After a last-minute delay followed by weeks of agonising silence, Sony has finally announced a release date for The Last of Us 2. Yet, as fans now attempt to dodge the minefield of leaked spoilers before its 19thJune release, it’s easy to forget that there’s also another new The Last of Us offering in the works.
On the 6th March 2020, Sony and Naughty Dog revealed that The Last of Us would be heading to the small screen, via an upcoming HBO TV adaptation. Penned by the writer of the award-winning Chernobyl — Craig Mazin – his and HBO’s involvement was more than enough for fans to start getting unreasonably excited.
Yet, aside from the news that The Last of Us TV Series will follow the events of the game — and the fan-pleasing confirmation that the original composer is on board — details have been light on the ground.
Well this is exciting! Beyond lending his incredible musical talent to The Last of Us Part II, Gustavo Santaolalla is joining us to bring over The Last of Us to HBO!
— Neil Druckmann (@Neil_Druckmann) March 11, 2020
Luckily for fans, the voice of Joel himself — Troy Baker — has a few more morsels to share about the upcoming adaptation. After telling Fandom what fans can expect from the highly anticipated gaming sequel, he also gave his two cents on its TV counterpart. While the voice actor confirms that he isn’t particularly involved in the HBO series (“I haven’t had much involvement in it. Neil [Druckmann] is a kind friend and a good partner, so he was like, “I’m going to let you know that this is potentially happening”), Baker reveals that he’s already developed a bromance with the man penning The Last Of Us TV show.
Written by a fan, for the fans
“I’ve been a huge fan of Craig Mazin for a while now,” smiles Baker, “So I was a massive fan [of the HBO series] going into it, not just because of Chernobyl, but because of [Craig] as a writer … he’s like the band that the bands listen to – everybody likes Craig! So I started following him on Twitter and he follows me back and I’m like, ‘Dude, I’m a massive fan of yours’, and he’s like, ‘I’m a massive fan of YOURS!’ We had this great Twitter DM love going back and forth.”
“The thing that encourages me most [about the HBO show] is that while there were a lot of people in Hollywood that stood up and took notice [of The Last Of Us and its success] and were thinking, ‘Oh, a lot of people like this — we should turn it into a movie’, Craig came at it from a fan’s perspective. He just wants everybody to know this experience”.
This HBO series isn’t the first time that fans have been promised a live-action take on The Last of Us. A few years ago, it was announced that the game’s lead writer Neil Druckman was working on a movie adaptation of Joel and Ellie’s story with Sam Raimi. After years of script troubles and ominous silence, however, it was eventually quietly canned. Baker reveals that even at the time, he wasn’t convinced about The Last Of Us working as a film.
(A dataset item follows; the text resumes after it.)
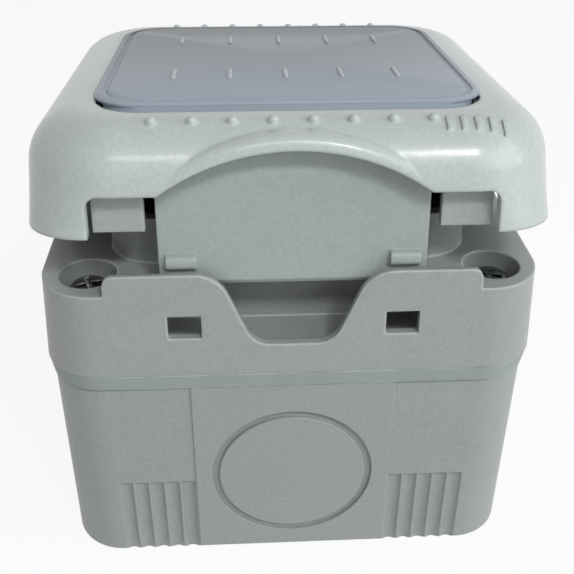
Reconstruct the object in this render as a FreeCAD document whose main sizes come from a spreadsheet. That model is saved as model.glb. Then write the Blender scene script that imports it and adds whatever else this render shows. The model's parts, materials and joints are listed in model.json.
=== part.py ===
import FreeCAD, Part
import math
import os
import re
import Sketcher

# Weatherproof socket enclosure with a hinged lid and a smoked window.
# Frame: +Z points out of the wall, towards the lid. The origin is the centre of the base's back face.
# -Y is the latch side. The lid group is drawn closed, then turned open to its resting angle.

DIMENSIONS = [
    # base box
    ("base_width", 83.0), ("base_depth", 82.2), ("base_height", 39.5), ("base_wall", 2.2),
    ("base_floor", 2.5), ("base_corner", 9.5), ("base_edge_radius", 0.8), ("panel_width", 35.0),
    ("panel_proud", 0.3), ("knockout_radius", 14.5), ("knockout_groove", 1.3),
    ("knockout_depth", 0.8), ("knockout_level", 18.9), ("flute_pitch", 2.82),
    ("flute_radius", 1.35), ("flute_offset", 0.55), ("flute_height", 17.4), ("flute_margin", 0.2),
    ("screw_inset", 7.9), ("screw_front_inset", 7.5), ("pillar_wall", 2.3),
    ("fixing_spacing", 60.0), ("fixing_hole_radius", 2.25),
    # gasket
    ("gasket_height", 3.1), ("gasket_inset", 0.05), ("gasket_draft", 9.0), ("gasket_band", 3.6),
    # front frame
    ("frame_overhang", 0.7), ("frame_front_overhang", 1.1), ("frame_draft", 3.6),
    ("frame_wall", 2.1), ("frame_height", 15.1), ("deck_thickness", 2.0),
    ("latch_wall_width", 60.6), ("latch_wall_rise", 3.5), ("latch_wall_corner", 1.8),
    ("collar_inset", 11.5), ("collar_wall", 2.0), ("collar_corner", 8.0), ("collar_rise", 8.3),
    ("channel_gap", 0.7), ("channel_drop", 11.2), ("channel_wall", 1.6), ("scoop_top_width", 24.4),
    ("scoop_bottom_width", 13.1), ("scoop_drop", 13.0), ("scoop_radius", 6.0),
    ("scoop_floor_radius", 4.2), ("window_inner", 15.0), ("window_outer", 20.5),
    ("window_drop", 8.0), ("window_height", 4.2), ("pocket_gap", 0.45), ("screw_seat_depth", 5.7),
    ("pocket_wall", 1.45),
    # fasteners
    ("screw_radius", 2.0), ("screw_length", 22.0), ("screw_head_radius", 3.8),
    ("screw_head_height", 2.7), ("washer_lip", 0.5), ("washer_thickness", 1.0),
    ("insert_wall", 0.9), ("insert_length", 9.0), ("fit_clearance", 0.05), ("screw_clearance", 0.3),
    # hinge
    ("hinge_stand_off", 2.0), ("hinge_rise", 1.8), ("hinge_barrel_radius", 2.6),
    ("hinge_pin_radius", 1.0), ("hinge_lug_start", 20.0), ("hinge_lug_length", 6.0),
    ("hinge_side_gap", 0.3), ("hinge_ear_length", 5.7), ("hinge_web_height", 8.0),
    ("lid_rest_angle", 6.8),
    # lid shell
    ("lid_set_in", 0.2), ("lid_corner", 10.4), ("lid_shoulder_corner", 16.0),
    ("lid_crown_corner", 19.0), ("lid_wall", 2.0), ("lid_ceiling", 2.0), ("lid_rim_gap", 0.3),
    ("lid_hollow", 8.4), ("lid_top_slope", 2.4), ("lid_edge_radius", 9.2),
    ("lid_inner_radius", 5.5), ("notch_gap", 1.1), ("notch_headroom", 3.1), ("notch_corner", 2.0),
    ("arch_half_chord", 19.6), ("arch_rise", 5.9), ("arch_spring", 7.4), ("brow_thickness", 2.4),
    ("brow_depth", 6.0), ("dot_radius", 0.9), ("dot_pitch", 6.1), ("dot_front_margin", 5.9),
    ("dot_back_margin", 8.8), ("dot_rise", 0.45), ("tick_rise", 0.25), ("tick_start", 23.5),
    ("tick_pitch", 2.2), ("tick_width", 0.8), ("tick_back", 6.0), ("tick_front", 3.5),
    ("brow_round", 2.0),
    # window pane
    ("pane_side_margin", 11.8), ("pane_front_margin", 11.4), ("pane_back_margin", 13.8),
    ("pane_corner", 7.0), ("pane_thickness", 2.2), ("pane_proud", 0.9), ("pane_edge_radius", 0.8),
    ("band_depth", 0.9), ("band_front", 2.0), ("band_side", 0.8), ("band_back", 0.9),
    ("pane_ledge", 2.6), ("pane_gap", 0.25), ("pane_seal", 0.5), ("ledge_lap", 1.5),
    ("mark_length", 6.6), ("mark_width", 0.9), ("mark_rise", 0.3), ("mark_pitch", 9.6),
    ("mark_front", -11.8), ("mark_back", 15.9),
    # liner, seal and flap
    ("lid_seal_height", 2.0), ("liner_thickness", 1.6), ("liner_inset", 2.7), ("liner_lap", 0.7),
    ("liner_corner", 10.0), ("ear_thickness", 3.0), ("ear_height", 4.8), ("ear_depth", 4.0),
    ("tab_stand", 0.6), ("tab_thickness", 1.6), ("tab_gap", 1.7), ("tab_side_gap", 0.4),
    ("seal_gap", 0.3), ("seal_band", 3.0), ("liner_screw_radius", 1.3), ("liner_screw_inset", 9.0),
    ("liner_screw_length", 3.2), ("liner_post_radius", 2.6), ("flap_width", 42.7),
    ("flap_wall_gap", 1.9), ("flap_thickness", 1.8), ("flap_drop", 9.3), ("flap_head_rise", 3.2),
    ("flap_pivot_depth", 1.6), ("flap_pivot_drop", 0.8), ("flap_barrel_radius", 1.5),
    ("flap_pin_radius", 0.8), ("flap_lead_in", 0.8), ("flap_clearance", 0.4), ("liner_step", 0.3),
    ("tab_head_drop", 3.5), ("root_set_back", 0.8), ("root_depth", 1.5), ("root_side_gap", 1.2),
    ("flap_lead_depth", 0.6), ("boss_inner_gap", 0.4), ("boss_outer_gap", 0.3), ("boss_lift", 1.6),
    ("boss_height", 2.5), ("boss_proud", 1.2),
    # inside
    ("plate_width", 58.0), ("plate_thickness", 2.0), ("plate_level", 28.0), ("plate_hole_gap", 0.4),
    ("post_spacing", 48.0), ("post_radius", 3.4), ("plate_screw_radius", 1.5),
    ("plate_screw_length", 10.0), ("socket_lip", 3.4), ("socket_flange_height", 2.2),
    ("socket_body_radius", 21.6), ("socket_foot", 11.0), ("socket_wall", 3.1),
    ("socket_well_depth", 8.0), ("contact_spacing", 19.0), ("contact_radius", 3.2),
    ("contact_bore", 2.4), ("earth_offset", 12.0), ("contact_roof", 2.0),
    ("terminal_screw_length", 4.0), ("terminal_screw_gap", 0.2), ("terminal_screw_level", 2.8),
    ("terminal_width", 9.0), ("terminal_height", 6.0), ("terminal_screw_radius", 1.4),
    # proportions of a pan head, as shares of its radius or height
    ("head_rim", 0.55), ("head_top", 0.72), ("recess_reach", 0.55), ("recess_half_slot", 0.13),
    ("recess_floor", 0.4), ("small_head", 1.9), ("terminal_head", 1.5),
    # how far a cutter runs past the surface that it opens
    ("overcut", 1.0),
]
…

Why the HBO show will succeed where the planned film failed
“I asked Neil once, why even do a movie or a TV show? What if this story can’t be told [outside of video games], why go through that effort? I remember when he was writing the film script and the challenges that he faced, and he said, ‘Because the reality is, there are people that will – for whatever reason — never pick up a controller and play this game, and I believe that Joel and Ellie’s story is that important to tell.'”
Despite the failed film, however, Baker feels far more optimistic about The Last Of Us‘s story working in an episodic format.
“I think that episodically you can far more effectively tell this story because trying to condense that experience of 16 hours into 2 hours is impossible… it goes past the point of distillation, into reduction. I think being able to do this episodically and go, ‘We’ll do this for say, three or four seasons’ and be able to almost 1:1 tell [ the story of the game] presents a great opportunity for more people to experience this story.”
Despite his hopes for The Last Of Us TV show, however, Baker still firmly believes that the best way to experience Joel and Ellie’s story is with a controller in hand.
“At the end of the day, man, the reason that it’s a game is because when you go from fall into winter — after Joel falls, and you think he’s dead — and you see that beautiful bunny on that pristine white snow, and the arrow… and then you notice for the first time that it’s Ellie by herself, standing there – and you push forward on the analogue stick — that is something that just doesn’t translate to any other medium but a game.”
“Nothing else will ever be that. But I think [with The Last of Us TV show] we can come close. That we can give a different kind of experience for those who – for whatever reason — don’t want to have that type of interaction with the characters.”